The inscription was etched into Harry's headstone only three months ago, after the family had finally received approval:

    Baseball is about going home,
    And how hard it is to get there, and how driven is our need.
    It tells us how good home is. Its wisdom says you can go home again but that you cannot stay.
    The journey must always start once more, the bat an oar over the shoulder, until there is an end to all journeying.

The Phillies were finding their way on base, one after another, as I watched distant tail lights speed over the twin bridges heading toward Northeast Philadelphia. Radio towers blinked red in the distance.

"They've got two on early with nobody out in the first," Franzke said.

The groundskeeper started his engine, down below. I took that to mean my time was up. But I tried to hang on -- I couldn't leave Harry in the lurch like this. I couldn't leave him on a 3-2 pitch with two on, and just walk away. I suddenly felt pressure to choose between two lovely men in an otherwise surreal moment.

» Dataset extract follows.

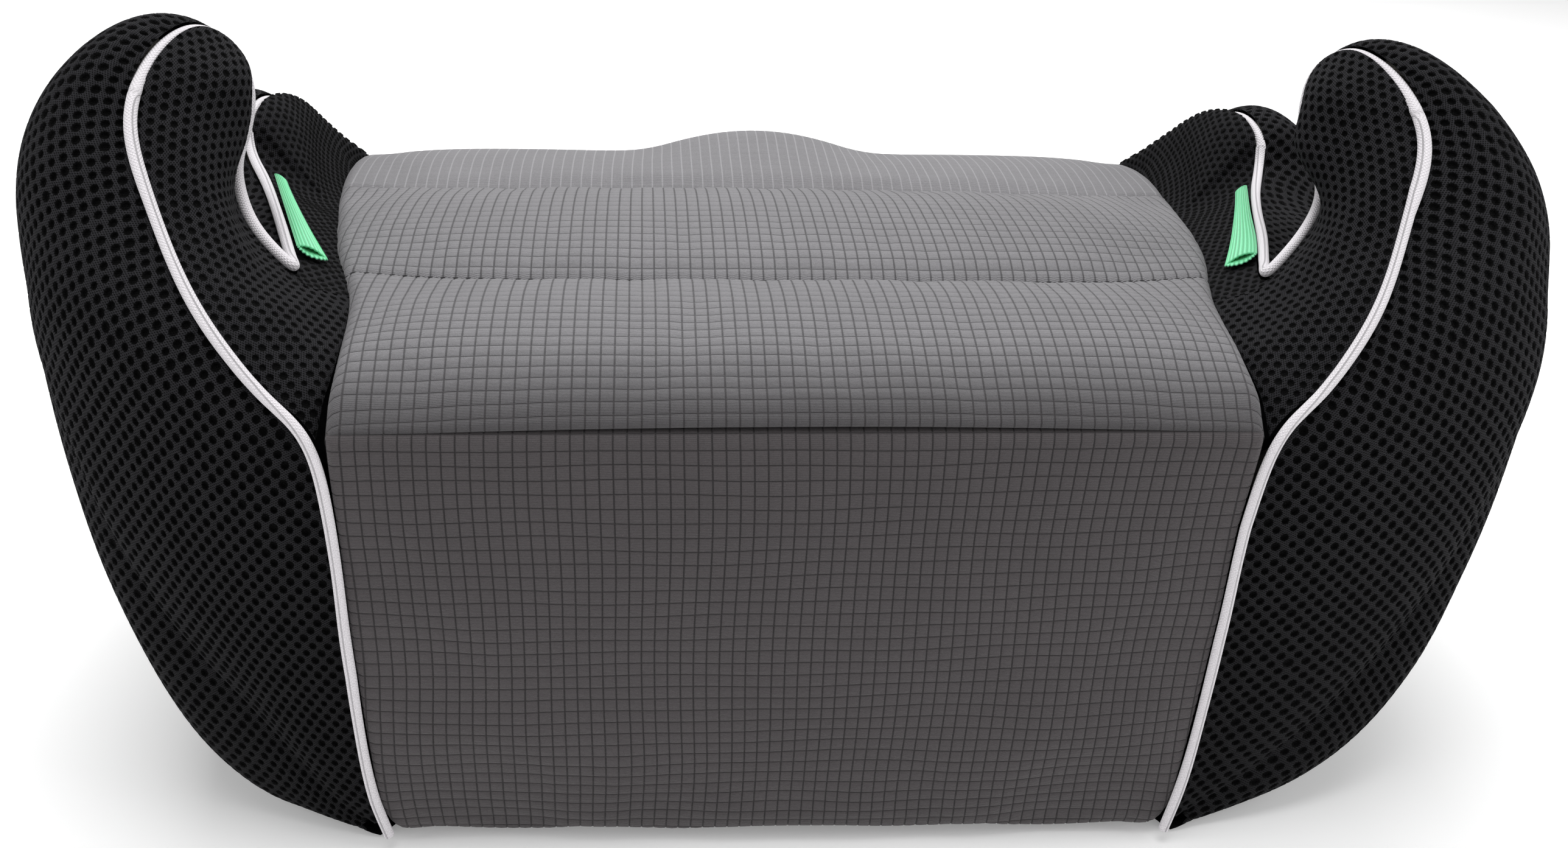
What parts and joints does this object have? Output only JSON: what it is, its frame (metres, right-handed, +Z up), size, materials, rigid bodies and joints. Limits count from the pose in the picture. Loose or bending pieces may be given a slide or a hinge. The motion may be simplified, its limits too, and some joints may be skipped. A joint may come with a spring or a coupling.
{
  "type": "backless booster seat",
  "caption": "Backless child booster seat with a padded quilted seat, two mesh-covered armrests with belt slots, light piping and folded belt-guide tags.",
  "frame": {"origin": "centre of the bounding box's underside, on the plane that the rubber feet stand on", "axes": "+Z up; the seat's front faces -Y; +X is the sitter's left-hand side, the longest side of the box"},
  "size_m": [0.4602, 0.3037, 0.2427],
  "materials": {
    "base_plastic": "matt",
    "core_plastic": "matt",
    "screw_steel": "satin",
    "foam": "matt",
    "seat_fabric": "matt",
    "panel_fabric": "matt",
    "spacer_mesh": "matt",
    "piping_fabric": "matt",
    "tag_ribbon": "satin",
    "elastic": "matt",
    "hook_plastic": "matt",
    "foot_rubber": "matt"
  },
  "bodies": {
    "seat": {"base_shell": "base_plastic", "armrest_core_left": "core_plastic", "armrest_core_right": "core_plastic", "armrest_screws": "screw_steel", "seat_foam": "foam", "armrest_foam_left": "foam", "armrest_foam_right": "foam", "seat_cover": "seat_fabric", "front_panel": "panel_fabric", "rear_panel": "panel_fabric", "inner_mesh_panel_left": "spacer_mesh", "inner_mesh_panel_right": "spacer_mesh", "outer_mesh_panel_left": "spacer_mesh", "outer_mesh_panel_right": "spacer_mesh", "piping_left": "piping_fabric", "piping_right": "piping_fabric", "hem_elastic": "elastic", "hem_hooks": "hook_plastic", "rubber_feet": "foot_rubber"},
    "tag_left": {"belt_tag_left": "tag_ribbon"},
    "tag_right": {"belt_tag_right": "tag_ribbon"}
  },
  "joints": [
    {"name": "tag_left_fold", "type": "hinge", "parent": "seat", "child": "tag_left", "pos_m": [0.1516, -0.071, 0.1758], "axis": [0.3005, 0.9531, 0.0349], "range_deg": [0, 50]},
    {"name": "tag_right_fold", "type": "hinge", "parent": "seat", "child": "tag_right", "pos_m": [-0.1516, -0.071, 0.1758], "axis": [0.3005, -0.9531, -0.0349], "range_deg": [0, 50]}
  ]
}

"Back-to-back walks to load the bases, and here comes Ryan Howard," Franzke announced.

The crowd roared. I turned up the volume as I made my way down and away from the grave. I'm trying to help you out, Harry, I thought. Maybe he wouldn't feel shorted this way. I smiled at the absurdity of my whimsy.

I hopped into the truck, the boom box at my feet but still on. We wheeled back down that gravel path, the cemetery steward and I. And I realized: Wait a minute. Harry already knows how this inning will end, how this game will end, and even how this series will end. He's in another place, his journey having already reached its end.